Vers 6 heures du matin le samedi 8 octobre, une violente explosion pulvérise la partie routière du pont.
Selon les Russes, un camion a explosé sur les deux voies extérieures, dans le sens Russie-Crimée.
Les dégâts sont terribles : un morceau de la route s’effondre.
Pire : un train transportant du carburant passait au même moment sur la partie ferroviaire. Une voie sur deux est détruite par les flammes.
Début décembre, Poutine s’affiche fièrement sur la partie routière du pont, réparée. La restauration de la deuxième voie ferrée est prévue pour juillet 2023.

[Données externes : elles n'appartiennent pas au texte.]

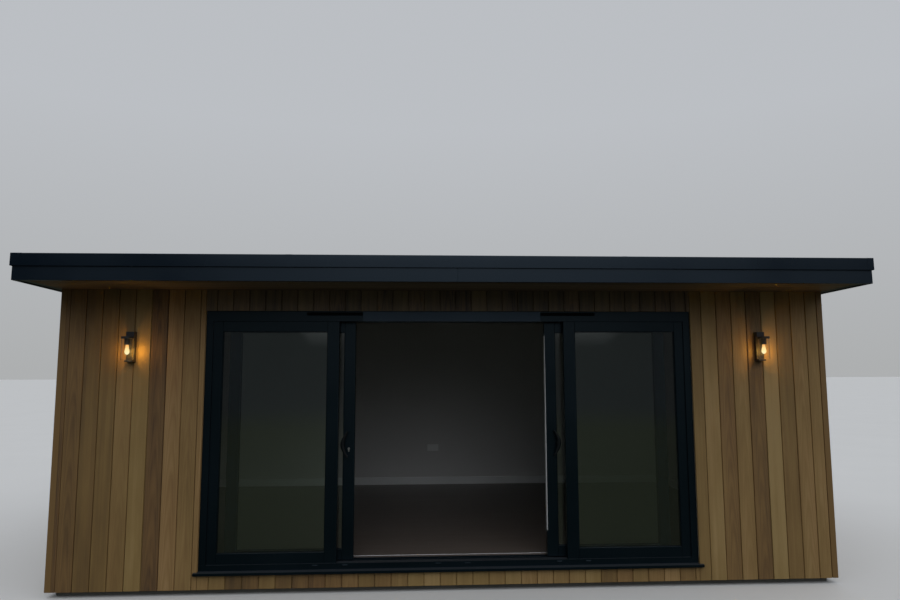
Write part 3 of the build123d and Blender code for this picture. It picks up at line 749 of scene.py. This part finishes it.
def boardRun(name, low, high, first, bottom, topAt, place, thickness, tones=None, slotName="cedar", **own):
    # boards side by side along local X, upright along local Z, facing local -Y
    sizes = {**boards, **own}
    rows = []
    for left, right, index in cuts(low, high, first, sizes["cover"]):
        top = min(topAt(left), topAt(right))
        step = sizes.get("length", 2 * (top - bottom))
        start, end = bottom, top
        if "length" in sizes:
            end = bottom + step * (1 - index * sizes["stagger"] % 1)
        while start < top - boards["shortest"]:
            end = min(end, top)
            if tones:
                tone = int(tones[(index + 1) % len(tones)]) / 9
            else:
                tone = toneRandom.triangular(*boards["otherTones"])
            rows.append(((left + right) / 2, start, right - left, end - start - sizes["joint"], tone))
            start, end = end, end + step
    plan = bpy.data.meshes.new(name)
    plan.from_pydata([(row[0], 0, row[1]) for row in rows], [], [])
    tall = max(row[3] for row in rows)
    for label, column in (("boardWidth", 2), ("boardHeight", 3), ("boardTone", 4)):
        plan.attributes.new(label, "FLOAT", "POINT").data.foreach_set("value", [row[column] for row in rows])
    values = {label.capitalize(): sizes[label] for label in ("cover", "gap", "chamfer", "tongue", "proud")}
    values.update({"Thickness": thickness, "Height": tall, "Seed": toneRandom.randrange(1000),
                   "Finish": finishes[slotName]})
    piece = runTree(boardGroup, newObject(name, plan), values)
    piece.data.transform(place)
    return piece


frontLow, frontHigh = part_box("front_cladding_left")
rearLow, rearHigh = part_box("rear_cladding")
leftLow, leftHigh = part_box("left_cladding")
rightLow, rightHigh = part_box("right_cladding")
boardDepth = frontHigh.y - frontLow.y
roofFall = (frontHigh.z - rearHigh.z) / (rearLow.y - frontLow.y)


def wallTop(y):
    return frontHigh.z - roofFall * (y - frontLow.y) - boards["topGap"]


def facing(turn, origin):
    return Matrix.Translation(origin) @ Matrix.Rotation(math.radians(turn), 4, "Z")


for part in ("left", "header", "plinth", "right"):
    nodeName = f"front_cladding_{part}"
    low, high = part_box(nodeName)
    top = min(high.z, frontHigh.z) - boards["topGap"]
    tones = boards["headerShadeTones" if part == "header" else "frontTones"]
    piece = boardRun(f"{nodeName}_boards", low.x, high.x, boards["firstEdge"], low.z, lambda x: top,
                     facing(0, (0, frontLow.y, 0)), boardDepth, tones)
    settle(piece, "building", "cedar", nodeName, finish=headerCedar if part == "header" else None)

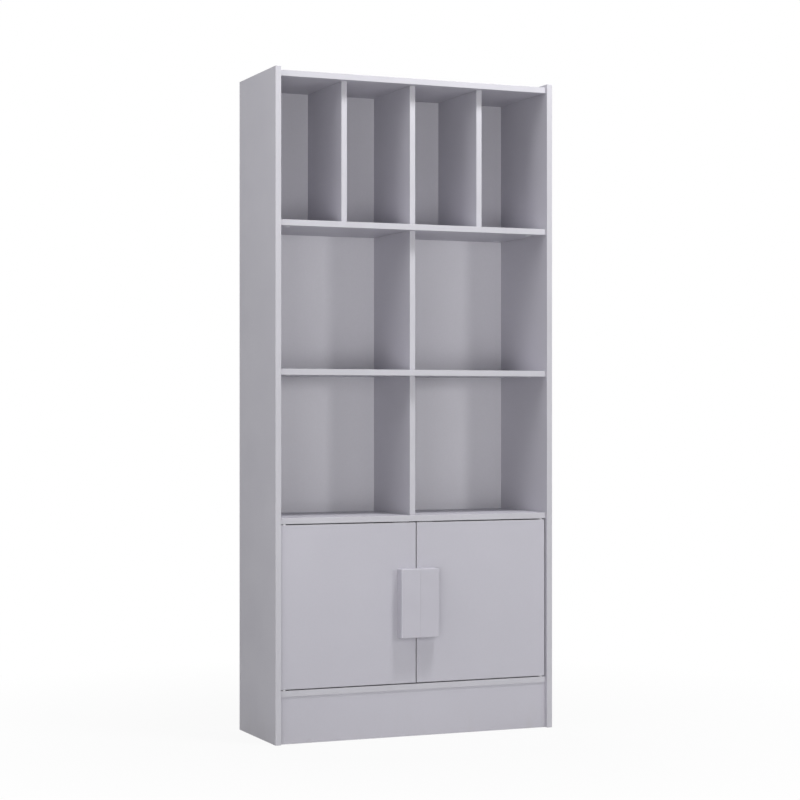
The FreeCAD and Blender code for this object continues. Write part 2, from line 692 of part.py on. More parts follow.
def cam_fixings():
    """Cam locks, the bolts that they pull on, and covers over the locks in the shelves."""
    # a lock drawn with its driver slot at z = 0, its body going up and the bolt coming in from -X
    lock = doc.addObject("Part::Cut", "cam_lock")
    drum = doc.addObject("Part::Cylinder", "cam_drum")
    drum.setExpression("Radius", formula("cam_diameter / 2"))
    drum.setExpression("Height", formula("cam_height"))
    hollow = doc.addObject("Part::Box", "cam_hollow")
    hollow.setExpression("Length", formula("cam_diameter / 2 + bolt_reach + hole_spare"))
    hollow.setExpression("Width", formula("cam_slot"))
    hollow.setExpression("Height", formula("cam_height"))
    place(hollow, ("cam_diameter / -2", "cam_slot / -2", "board / 2 - cam_slot / 2"))
    driver = doc.addObject("Part::Box", "cam_driver")
    driver.setExpression("Length", formula("cam_driver_length"))
    driver.setExpression("Width", formula("cam_driver_width"))
    driver.setExpression("Height", formula("cam_driver_depth"))
    place(driver, ("cam_driver_length / -2", "cam_driver_width / -2", "0"))
    cuts = doc.addObject("Part::MultiFuse", "cam_cuts")
    cuts.Shapes = [hollow, driver]
    lock.Base = drum
    lock.Tool = cuts

    head_end = "cam_distance + bolt_reach"
    neck_end = f"{head_end} - bolt_head_length"
    shank_end = f"{neck_end} - bolt_neck_length"
    bolt = turned("cam_bolt", [
        ("0", "-1 * bolt_thread_length"),
        ("bolt_thread_diameter / 2", "-1 * bolt_thread_length"),
        ("bolt_thread_diameter / 2", "0"),
        ("bolt_shank_diameter / 2", "0"),
        ("bolt_shank_diameter / 2", shank_end),
        ("bolt_neck_diameter / 2", shank_end),
        ("bolt_neck_diameter / 2", neck_end),
        ("bolt_head_diameter / 2", neck_end),
        ("bolt_head_diameter / 2", head_end),
        ("0", head_end),
    ])
    cover = doc.addObject("Part::Cylinder", "cam_cover")
    cover.setExpression("Radius", formula("cover_diameter / 2"))
    cover.setExpression("Height", formula("cover_thickness"))

    bolts, locks_up, locks_down, covers_up, covers_down = [], [], [], [], []
    for panel, underside in LEVELS.items():
        for y in cam_rows():
            bolts.append(("left_x", y, f"{underside} + board / 2"))
            if panel == "top_panel":
                locks_down.append(("cam_x", y, f"{underside} + board"))
                covers_up.append(("cam_x", y, f"{underside} + board"))
            else:
                locks_up.append(("cam_x", y, underside))
                covers_down.append(("cam_x", y, f"{underside} - cover_thickness"))
    depths = rail_depths()
    for y in depths.values():
        bolts.append(("left_x", f"{y} + board / 2", "plinth_bolt_rise"))
    front = [("cam_x", depths["plinth_front"] + " + board", "plinth_bolt_rise")]
    rear = [("cam_x", depths["plinth_rear"], "plinth_bolt_rise")]

    left_bolts = copies(bolt, bolts, ALONG_X, "left_cam_bolts")
    group_of([left_bolts, mirror(left_bolts, "right_cam_bolts")], "cam_bolts")
    left_locks = doc.addObject("Part::Compound", "left_cam_locks")
    left_locks.Links = [
        copies(lock, locks_up, ALONG_Z, "cam_locks_up"),
        copies(lock, locks_down, DOWN, "cam_locks_down"),
        copies(lock, front, Rotation(Vector(1, 0, 0), 90), "cam_locks_plinth"),
        copies(lock, rear, ALONG_Y, "cam_locks_rail"),
    ]
    group_of([left_locks, mirror(left_locks, "right_cam_locks")], "cam_locks")
    left_covers = copies(cover, covers_up + covers_down, ALONG_Z, "left_cam_covers")
    group_of([left_covers, mirror(left_covers, "right_cam_covers")], "cam_covers")


def nails():
    """Nails of the back, drawn along +Z with the underside of the head at 0."""
    nail = turned("nail", [
        ("0", "-1 * nail_length"),
        ("nail_diameter / 2", "nail_diameter - nail_length"),
        ("nail_diameter / 2", "0"),
        ("nail_head_diameter / 2", "0"),
        ("nail_head_diameter / 2", "nail_head_height"),
        ("0", "nail_head_height"),
    ])
    y = "shelf_rear + back_thickness"
    across = [(x, y, z) for panel in LEVELS for x, z in nails_across(panel)]
    up = [(x, y, z) for row in nails_up().values() for x, z in row]
    left = copies(nail, up, ALONG_Y, "left_back_nails")
    shelf_nails = copies(nail, across, ALONG_Y, "shelf_nails")
    group_of([left, mirror(left, "right_back_nails"), shelf_nails], "back_nails")


def wall_bracket():
    """Steel angle on the rear of the top panel, for a screw into the wall."""
    body = new_body("wall_bracket", ("bracket_width / -2", "side_rear", "top_face_z"))
    corners = [
        ("-1 * bracket_leg", "0"),
        ("0", "0"),
        ("0", "bracket_height"),
        ("-1 * bracket_thickness", "bracket_height"),
        ("-1 * bracket_thickness", "bracket_thickness"),
        ("-1 * bracket_leg", "bracket_thickness"),
    ]
    pad(body, corners, "bracket_width", plane="YZ")
    spots = [(x, "bracket_screw_y") for x in both_sides("bracket_screw_spacing / 2")]
    drill(body, "XY", "top_face_z", "+", spots, "wood_hole", "bracket_thickness")
    wall_hole = [("0", "top_face_z + wall_hole_rise")]
    drill(body, "XZ", "side_rear", "-", wall_hole, "wall_hole_diameter", "bracket_thickness")
    keep(body)
    drill(pieces["top_panel"], "XY", "top_face_z", "-", spots, "wood_hole", "wood_hole_depth")
    screw = round_head_screw("bracket_screw", "wood", "bracket_thickness + wood_screw_grip")
    heads = [(x, y, "top_face_z + bracket_thickness") for x, y in spots]
    group_of([copies(screw, heads, ALONG_Z, "bracket_screws")], "wall_bracket_screws")


# ---------------------------------------------------------------- check and write

def check():
    """Stop if anything failed to build or a cut removed nothing."""
    doc.recompute()
    for item in doc.Objects:
        failed = {"Invalid", "Error"} & set(item.State)
        if failed:
            raise RuntimeError(f"{item.Name}: {sorted(failed)}")
        if item.isDerivedFrom("PartDesign::Pocket"):
            removed = item.BaseFeature.Shape.Volume - item.Shape.Volume
            if removed < LEAST_CUT:
                raise RuntimeError(f"{item.Name} cuts nothing")
    for name, item in pieces.items():
        if item.Shape.isNull() or not item.Shape.isValid() or not item.Shape.Solids:
            raise RuntimeError(f"{name} has no valid solid")


def write():
    os.makedirs("parts", exist_ok=True)
    for name, item in pieces.items():
        item.Shape.exportStep(f"parts/{name}.step")
        print(name, len(item.Shape.Solids), "solids")


make_sheet()
side_panels()
horizontal_panels()
dividers()
plinth_rails()
back_sheets()
doors()
pulls()
pivots()
bore_pivot_seats()
catches()
handle_screws()
dowels()
cam_fixings()
nails()
wall_bracket()
check()
write()
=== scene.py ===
import json
from math import pi, radians

import bmesh
import bpy
from bpy.props import FloatProperty, FloatVectorProperty, IntProperty, PointerProperty
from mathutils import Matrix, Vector


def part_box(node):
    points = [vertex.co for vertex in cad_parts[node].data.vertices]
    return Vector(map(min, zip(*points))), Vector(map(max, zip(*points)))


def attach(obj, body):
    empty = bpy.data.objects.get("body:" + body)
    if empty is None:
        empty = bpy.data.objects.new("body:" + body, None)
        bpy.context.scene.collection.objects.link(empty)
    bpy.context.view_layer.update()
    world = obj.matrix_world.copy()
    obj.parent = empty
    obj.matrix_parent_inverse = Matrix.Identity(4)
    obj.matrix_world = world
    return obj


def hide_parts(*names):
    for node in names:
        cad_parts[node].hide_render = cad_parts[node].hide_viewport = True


# The finish of a tall bookcase with a two-door cabinet: faced boards with edge bands, a hardboard back,
# block pulls, and the fixings that hold it together. Metres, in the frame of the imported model.

bl_info = {
    "name": "Bookcase with Cabinet Doors",
    "version": (1, 0, 0),
    "blender": (4, 5, 0),
    "location": "3D View > Sidebar > Bookcase",
    "description": "Finishes the boards, doors, pulls and fixings of a packed bookcase, and sets its stage",
    "category": "Object",
}

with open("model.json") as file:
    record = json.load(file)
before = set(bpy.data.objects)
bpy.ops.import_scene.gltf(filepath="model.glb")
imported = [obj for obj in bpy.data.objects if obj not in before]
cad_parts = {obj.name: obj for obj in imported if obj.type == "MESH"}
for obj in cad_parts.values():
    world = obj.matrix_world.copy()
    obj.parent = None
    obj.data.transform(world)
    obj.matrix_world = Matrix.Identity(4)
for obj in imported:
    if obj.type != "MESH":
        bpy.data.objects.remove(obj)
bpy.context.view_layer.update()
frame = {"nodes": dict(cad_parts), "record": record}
nodes = frame["nodes"]
BODY_OF = {
    node: body for body, members in frame["record"]["behaviour"]["bodies"].items() for node in members
}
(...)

Même si le pont n’est que partiellement détruit, le ravitaillement russe se retrouve considérablement ralenti au pire moment pour le Kremlin : Kiev engage une manœuvre pour reprendre la ville de Kherson.
Le 11 novembre 2022
Kherson libérée, les atrocités révélées
Le pont détruit, Kherson, seule capitale régionale conquise par Moscou au début de la guerre, est désormais une cible à la portée des forces ukrainiennes.
Crédit : Le Parisien / Infographie
Avec près de 300 000 habitants avant guerre, Kerson est tout simplement la plus grande ville conquise par les Russes depuis le début du conflit.
Les hommes de Poutine se sont repliés sur la rive droite du fleuve Dniepr. Rive gauche, seule la ville résiste.
Et le 11 novembre, c’est la libération : les Russes abandonnent Kherson qui est reprise sans combats. Des scènes de liesse éclatent partout.
Trois jours plus tard, Zelensky est sur place, rendant hommage aux soldats qui ont payé de leur vie la libération de Kherson. Il affirme également que des crimes de guerre y ont été commis.
Plusieurs jours après la libération de la ville, le parquet général ukrainien affirme avoir découvert au moins quatre centres de détention où des centaines de civils auraient été torturés.
L’humiliation est totale pour le Kremlin qui perd sa plus grosse prise de guerre depuis le début de son « opération militaire spéciale » et surtout la capitale de la région de Kherson, tout juste annexée par Moscou.
La prise de la ville marque la fin de la percée ukrainienne dans le Sud. Les deux camps sont désormais séparés par la barrière naturelle que constitue le fleuve Dniepr. À l’Est, le front se fige aussi.